En ausencia de mecanismos alternativos de control, los resultados de la orden de excarcelar a 370 reos para aliviar el hacinamiento de las prisiones suscitó el rechazo de buena parte de la opinión pública. Varios de los liberados incurrieron casi inmediatamente en delitos, incluyendo el homicidio de un comerciante muy apreciado en su comunidad. Poco después, la ciudadanía supo que el 73% de los excarcelados habían sido condenados por asalto.
Ninguno de esos hechos resta fundamento al razonamiento del juez de Ejecución de la Pena Roy Murillo, responsable de la orden. El sistema penitenciario está sobrepoblado en un 36,5%. En menos de ocho años, el número de reos aumentó un 80,4% y la Unidad de Admisión de San Sebastián, donde las autoridades internan a los reos en espera de juicio, está sobrepoblada en un 80%.
Las consecuencias para los derechos humanos y la imagen del país son obvias. Los detenidos se ven obligados a dormir en el piso, los servicios sanitarios y demás infraestructura básica no dan abasto y el hacinamiento impulsa a asumir conductas violentas.
Ahora, el juez Murillo alerta al país sobre otras peligrosas consecuencias de la sobrepoblación de los centros penales. En las cárceles siempre existieron los cacicazgos, las bandas organizadas y el tráfico de bienes, lícitos o no, entre la población detenida. Ahora, dice Murillo, hay indicios del surgimiento del autogobierno de los reos, en detrimento del control correspondiente a las autoridades.
Las visitas familiares, garantizadas por la ley, a menudo dependen del pago de una tarifa de ¢1.500 a los líderes. “La sobrepoblación va transfiriendo poder a los líderes negativos y devaluando el control de la Policía y del personal técnico porque, al final, tienen tantas personas que atender, que humanamente es imposible. No es solo un tema de derechos humanos, sino de seguridad”, afirma Murillo.

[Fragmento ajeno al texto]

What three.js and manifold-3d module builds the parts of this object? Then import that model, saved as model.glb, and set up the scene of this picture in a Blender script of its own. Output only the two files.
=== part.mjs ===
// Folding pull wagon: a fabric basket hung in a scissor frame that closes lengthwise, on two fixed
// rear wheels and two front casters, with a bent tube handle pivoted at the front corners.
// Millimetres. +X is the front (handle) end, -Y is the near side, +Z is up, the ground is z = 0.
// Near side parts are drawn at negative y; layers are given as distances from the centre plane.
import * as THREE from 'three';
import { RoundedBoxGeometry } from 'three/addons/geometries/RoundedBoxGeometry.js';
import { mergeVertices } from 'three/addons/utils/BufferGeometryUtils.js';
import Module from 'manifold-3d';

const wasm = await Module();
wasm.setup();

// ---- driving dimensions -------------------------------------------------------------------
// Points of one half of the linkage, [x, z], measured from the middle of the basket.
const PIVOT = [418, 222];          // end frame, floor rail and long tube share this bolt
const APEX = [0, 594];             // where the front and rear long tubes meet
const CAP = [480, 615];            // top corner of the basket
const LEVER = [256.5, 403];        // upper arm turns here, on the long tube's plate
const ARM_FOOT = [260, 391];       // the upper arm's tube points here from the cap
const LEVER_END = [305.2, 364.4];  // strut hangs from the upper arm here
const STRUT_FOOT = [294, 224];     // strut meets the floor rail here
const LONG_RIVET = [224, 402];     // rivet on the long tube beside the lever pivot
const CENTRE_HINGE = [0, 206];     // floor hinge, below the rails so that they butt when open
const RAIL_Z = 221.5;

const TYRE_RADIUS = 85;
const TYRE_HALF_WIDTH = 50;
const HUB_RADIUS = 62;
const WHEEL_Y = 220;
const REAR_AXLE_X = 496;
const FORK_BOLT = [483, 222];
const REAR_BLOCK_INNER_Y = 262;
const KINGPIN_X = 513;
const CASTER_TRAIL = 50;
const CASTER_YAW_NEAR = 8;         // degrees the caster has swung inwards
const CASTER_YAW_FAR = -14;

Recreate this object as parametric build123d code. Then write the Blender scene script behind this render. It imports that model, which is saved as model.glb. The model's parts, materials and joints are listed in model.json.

Así, el juez añade a la discusión un elemento que faltaba. Las cárceles hacinadas son un riesgo para la seguridad nacional, no solo por la incompatibilidad de las condiciones de sobrepoblación con los esfuerzos de rehabilitación, sino también por el peligro de fugas, el aumento de los homicidios y la posibilidad de un estallido como los sucedidos en tantos otros países vecinos.

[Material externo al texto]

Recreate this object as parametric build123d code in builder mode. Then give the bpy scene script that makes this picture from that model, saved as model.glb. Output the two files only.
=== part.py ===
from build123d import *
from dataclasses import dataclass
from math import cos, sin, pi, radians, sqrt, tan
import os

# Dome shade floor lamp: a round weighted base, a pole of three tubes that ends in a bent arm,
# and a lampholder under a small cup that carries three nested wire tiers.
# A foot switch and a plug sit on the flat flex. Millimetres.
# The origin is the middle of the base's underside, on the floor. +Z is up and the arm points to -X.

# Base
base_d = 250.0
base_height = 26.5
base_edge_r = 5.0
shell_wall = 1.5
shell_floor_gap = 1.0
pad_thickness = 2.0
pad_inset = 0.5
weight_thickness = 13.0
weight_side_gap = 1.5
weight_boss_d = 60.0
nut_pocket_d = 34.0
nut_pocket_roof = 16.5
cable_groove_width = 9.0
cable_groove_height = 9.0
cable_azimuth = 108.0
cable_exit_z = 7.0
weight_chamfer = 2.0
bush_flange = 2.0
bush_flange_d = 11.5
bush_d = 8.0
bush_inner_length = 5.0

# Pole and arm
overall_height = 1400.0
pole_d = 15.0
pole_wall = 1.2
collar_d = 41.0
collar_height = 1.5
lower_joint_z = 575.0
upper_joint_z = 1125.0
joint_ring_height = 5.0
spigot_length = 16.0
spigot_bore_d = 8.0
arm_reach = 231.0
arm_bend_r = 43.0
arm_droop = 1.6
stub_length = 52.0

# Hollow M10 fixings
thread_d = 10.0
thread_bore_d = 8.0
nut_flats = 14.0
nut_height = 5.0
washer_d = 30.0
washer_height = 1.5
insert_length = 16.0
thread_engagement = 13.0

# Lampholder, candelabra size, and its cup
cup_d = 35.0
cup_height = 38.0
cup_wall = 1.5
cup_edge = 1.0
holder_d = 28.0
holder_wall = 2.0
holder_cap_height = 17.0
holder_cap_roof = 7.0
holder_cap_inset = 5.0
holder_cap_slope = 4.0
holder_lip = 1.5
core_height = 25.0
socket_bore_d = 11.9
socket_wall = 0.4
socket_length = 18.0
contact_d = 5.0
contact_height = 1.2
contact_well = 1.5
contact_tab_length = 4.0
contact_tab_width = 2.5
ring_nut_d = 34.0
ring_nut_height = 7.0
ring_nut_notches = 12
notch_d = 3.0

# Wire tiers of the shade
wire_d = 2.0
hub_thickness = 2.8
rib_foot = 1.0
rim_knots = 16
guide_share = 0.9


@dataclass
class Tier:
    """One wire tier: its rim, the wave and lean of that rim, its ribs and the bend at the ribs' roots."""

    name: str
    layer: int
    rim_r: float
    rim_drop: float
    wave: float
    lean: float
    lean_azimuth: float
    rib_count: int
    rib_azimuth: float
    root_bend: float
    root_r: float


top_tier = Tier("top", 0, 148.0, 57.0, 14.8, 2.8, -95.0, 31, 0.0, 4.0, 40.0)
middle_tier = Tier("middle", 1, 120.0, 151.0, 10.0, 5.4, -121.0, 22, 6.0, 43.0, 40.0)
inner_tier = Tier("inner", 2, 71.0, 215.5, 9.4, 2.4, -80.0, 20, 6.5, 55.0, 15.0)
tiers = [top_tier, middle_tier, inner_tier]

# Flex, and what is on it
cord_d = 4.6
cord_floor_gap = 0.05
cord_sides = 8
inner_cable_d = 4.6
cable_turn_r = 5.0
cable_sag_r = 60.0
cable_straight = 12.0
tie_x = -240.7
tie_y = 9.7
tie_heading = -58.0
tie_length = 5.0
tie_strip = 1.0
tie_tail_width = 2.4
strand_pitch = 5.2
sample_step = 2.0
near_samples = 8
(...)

Las autoridades del Ministerio de Justicia dicen tener el control de las cárceles, aunque no niegan la existencia de anomalías como los cobros entre reos. Sin embargo, también se ven obligadas a admitir la dificultad de ejercer labores de vigilancia y control. Aceptan, además, la existencia de “intentos” de autogobierno.
Quizá las autoridades no se atrevan a garantizar la detección oportuna del momento en que el autogobierno pase del intento y sea demasiado tarde para evitar un incidente de grandes proporciones. Las experiencias habidas en otros países apuntan a esa posibilidad.

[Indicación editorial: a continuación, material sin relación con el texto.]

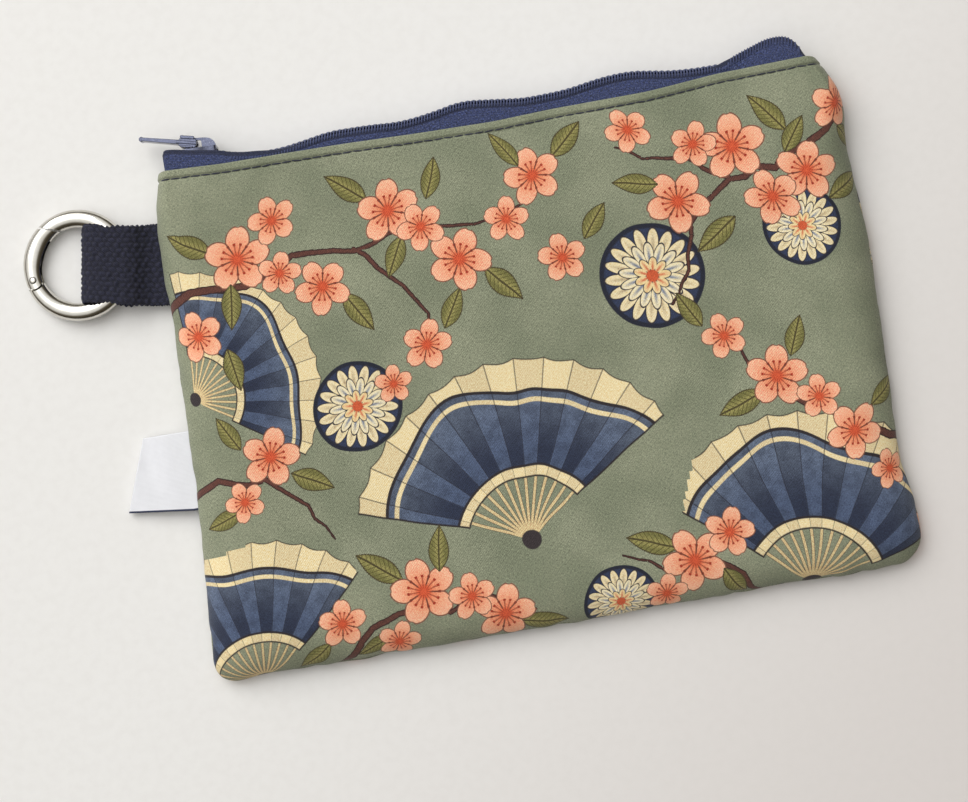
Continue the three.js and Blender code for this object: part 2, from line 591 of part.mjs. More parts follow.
// The label tab: a ribbon folded askew, so that its lower edge reaches further than its upper one
function labelTag() {
  const gap = LABEL;
  const half = gap / 2 + LABEL;
  const section = new THREE.Shape();
  section.moveTo(LABEL_ROOT, -half);
  section.lineTo(LABEL_ROOT, -gap / 2);
  section.lineTo(-LABEL_BOTTOM_REACH + half, -gap / 2);
  section.absarc(-LABEL_BOTTOM_REACH + half, 0, gap / 2, -Math.PI / 2, Math.PI / 2, true);
  section.lineTo(LABEL_ROOT, gap / 2);
  section.lineTo(LABEL_ROOT, half);
  section.lineTo(-LABEL_BOTTOM_REACH + half, half);
  section.absarc(-LABEL_BOTTOM_REACH + half, 0, half, Math.PI / 2, 1.5 * Math.PI, false);
  const geometry = extrude(section, LABEL_WIDTH, 6, ACROSS_LOOP);
  const place = geometry.attributes.position;
  for (let i = 0; i < place.count; i += 1) {
    const down = -place.getY(i) / LABEL_WIDTH;
    const x = place.getX(i);
    const reach = THREE.MathUtils.lerp(LABEL_TOP_REACH, LABEL_BOTTOM_REACH, down);
    const out = Math.max(-x, 0) / LABEL_BOTTOM_REACH;
    place.setX(i, x < 0 ? (x * reach) / LABEL_BOTTOM_REACH : x);
    place.setZ(i, place.getZ(i) - LABEL_DROOP * smooth(0.2, 1, out));
  }
  const y = LABEL_TOP_Y;
  return geometry.translate(-halfWidth(y) - SEAT_GAP, y, SEAM_HEIGHT);
}

function material(colour, roughness, metalness = 0) {
  return new THREE.MeshStandardMaterial({ color: colour, roughness, metalness });
}

function named(name, geometry, finish) {
  const mesh = new THREE.Mesh(geometry, finish);
  mesh.name = name;
  return mesh;
}

const print = material(COLOURS.print, 0.9);
const liningCloth = material(COLOURS.lining, 0.9);
const tapeCloth = material(COLOURS.tape, 0.85);
const nylon = material(COLOURS.coil, 0.45);
const paintedMetal = material(COLOURS.slider, 0.4, 0.6);
const nickel = material(COLOURS.nickel, 0.15, 1);
const webbingCloth = material(COLOURS.webbing, 0.95);
const satin = material(COLOURS.label, 0.5);

const pouch = new THREE.Group();
pouch.add(
  named('front_panel', outerPanel(PANELS.front), print),
  named('back_panel', outerPanel(PANELS.back), print),
  named('lining_front', lining(PANELS.front), liningCloth),
  named('lining_back', lining(PANELS.back), liningCloth),
  named('zip_tape_front', zipTape(1), tapeCloth),
  named('zip_tape_back', zipTape(-1), tapeCloth),
  named('zip_coil_front', zipCoil(1), nylon),
  named('zip_coil_back', zipCoil(-1), nylon),
  named('slider_body', sliderBody(), paintedMetal),
  named('slider_pull', sliderPull(), paintedMetal),
  named('label_tag', labelTag(), satin),
);

const loop = new THREE.Group();
loop.position.set(LOOP_X, LOOP_Y, 0);
loop.rotation.z = radians(LOOP_TURN_DEG);
loop.add(named('webbing_loop', webbingLoop(), webbingCloth));
pouch.add(loop);

// The ring lies in the loop and leans down to the table on its far side
const ring = new THREE.Group();
ring.rotation.y = RING_TILT;
ring.position.set(
  LOOP_AXIS_X - RING_RADIUS * Math.cos(RING_TILT),
  0,
  RING_FLOOR_Z + RING_RADIUS * Math.sin(RING_TILT),
);
ring.add(
  named('ring_body', ringBody(), nickel),
  named('ring_gate', ringGate(), nickel),
  named('gate_pin', gatePin(), nickel),
  named('gate_spring', gateSpring(), nickel),
);
loop.add(ring);

export default pouch;
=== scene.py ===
import math

import bmesh
import bpy
import numpy as np
from mathutils import Matrix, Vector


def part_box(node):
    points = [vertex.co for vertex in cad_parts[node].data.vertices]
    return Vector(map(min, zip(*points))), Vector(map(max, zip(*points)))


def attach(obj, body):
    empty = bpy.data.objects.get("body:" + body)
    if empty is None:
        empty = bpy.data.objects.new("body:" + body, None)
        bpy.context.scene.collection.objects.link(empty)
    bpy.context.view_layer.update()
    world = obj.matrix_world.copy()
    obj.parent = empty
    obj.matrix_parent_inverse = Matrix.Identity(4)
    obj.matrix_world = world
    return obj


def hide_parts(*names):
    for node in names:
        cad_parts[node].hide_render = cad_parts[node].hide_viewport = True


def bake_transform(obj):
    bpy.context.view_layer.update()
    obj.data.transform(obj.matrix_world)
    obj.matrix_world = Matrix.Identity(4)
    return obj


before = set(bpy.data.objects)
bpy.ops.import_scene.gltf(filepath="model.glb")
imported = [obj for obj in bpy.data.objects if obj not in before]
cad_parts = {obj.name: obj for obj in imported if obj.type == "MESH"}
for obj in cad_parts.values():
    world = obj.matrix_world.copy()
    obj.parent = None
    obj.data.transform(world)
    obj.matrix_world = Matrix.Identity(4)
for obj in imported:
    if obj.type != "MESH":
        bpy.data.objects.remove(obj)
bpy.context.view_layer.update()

bl_info = {
    "name": "Flat zipped pouch",
    "version": (1, 0, 0),
    "blender": (4, 5, 0),
    "location": "View3D > Sidebar > Pouch",
    "description": "Builds the cloth, zip, webbing, label and ring of a flat zipped pouch",
    "category": "Add Mesh",
}

MM = 0.001

# The cloth body, as it is in the frame
BACK_LOW, BACK_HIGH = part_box("back_panel")
BOTTOM_Y = BACK_LOW.y
FOLD_Y = BACK_HIGH.y
ZIP_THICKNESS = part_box("front_panel")[1].z
ZIP_MID_Z = ZIP_THICKNESS / 2
BOTTOM_WIDTH = 184 * MM
SHOULDER_WIDTH = 181 * MM
ZIP_EDGE_WIDTH = 171 * MM
SHOULDER_HEIGHT = 15 * MM
CORNER_RADIUS = 7 * MM
SEAM_HEIGHT = 2.6 * MM
FRONT_ROLL = 13 * MM
BACK_ROLL = 8 * MM
ZIP_EDGE_ROLL = 3 * MM
LOWER_THICKNESS = 9.2 * MM
SEAT_GAP = 0.3 * MM
CLOTH = 0.9 * MM
LINING_INSET = 7 * MM
TOPSTITCH_BELOW_FOLD = 2.35 * MM
FOOT_SHARE = 0.12
SIDE_SHARE = 0.2
RELIEF_SEED = {1: 11, -1: 23}

# The zip
TAPE_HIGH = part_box("zip_tape_front")[1]
TAPE_TOP_Y = TAPE_HIGH.y
TAPE_END_X = TAPE_HIGH.x
TAPE = 0.4 * MM
TAPE_OUTSIDE = TAPE_HIGH.z - ZIP_MID_Z
ZIP_LEFT = -84.2 * MM
ZIP_RIGHT = 83.8 * MM
COIL_LOW, COIL_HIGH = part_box("zip_coil_front")
COIL_PITCH = 1.54 * MM
COIL_WIDTH = 1.95 * MM
COIL_MESH = 0.5 * MM

# The pull turns on a pin under the slider's bail
PULL_PIN_AT = (-76.4 * MM, 72.0 * MM)
PULL_REACH = 14.1 * MM
PULL_HALF_WIDTH = 2.3 * MM
PULL_LIFT = math.radians(13.5)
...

Lo importante de la intervención del juez Murillo ante los miembros de la Comisión de Seguridad de la Asamblea Legislativa es la noción de que las cárceles sobrepobladas son un riesgo en sí mismas. La seguridad no está ganada con el encierro de delincuentes, si no se prevén las condiciones necesarias, incluyendo la posibilidad de aplicar medidas alternativas, como la vigilancia electrónica, cuando las circunstancias lo permitan.
El plan de vigilancia con brazaletes electrónicos está varado en la Comisión Plena Tercera del Congreso y constituye, por lo pronto, la única innovación planteada en esta materia. Es preciso ampliar las posibilidades porque la construcción de las cárceles proyectadas no dará abasto. Lo sabemos de antemano y, aunque las nuevas instalaciones harán mucho por aliviar el hacinamiento, si la población penitenciaria sigue creciendo al mismo ritmo, el problema no tardará en volver a presentarse. Conocidas las limitaciones, el país no debe esperar a alcanzar un momento crítico antes de pensar con detenimiento sobre las alternativas.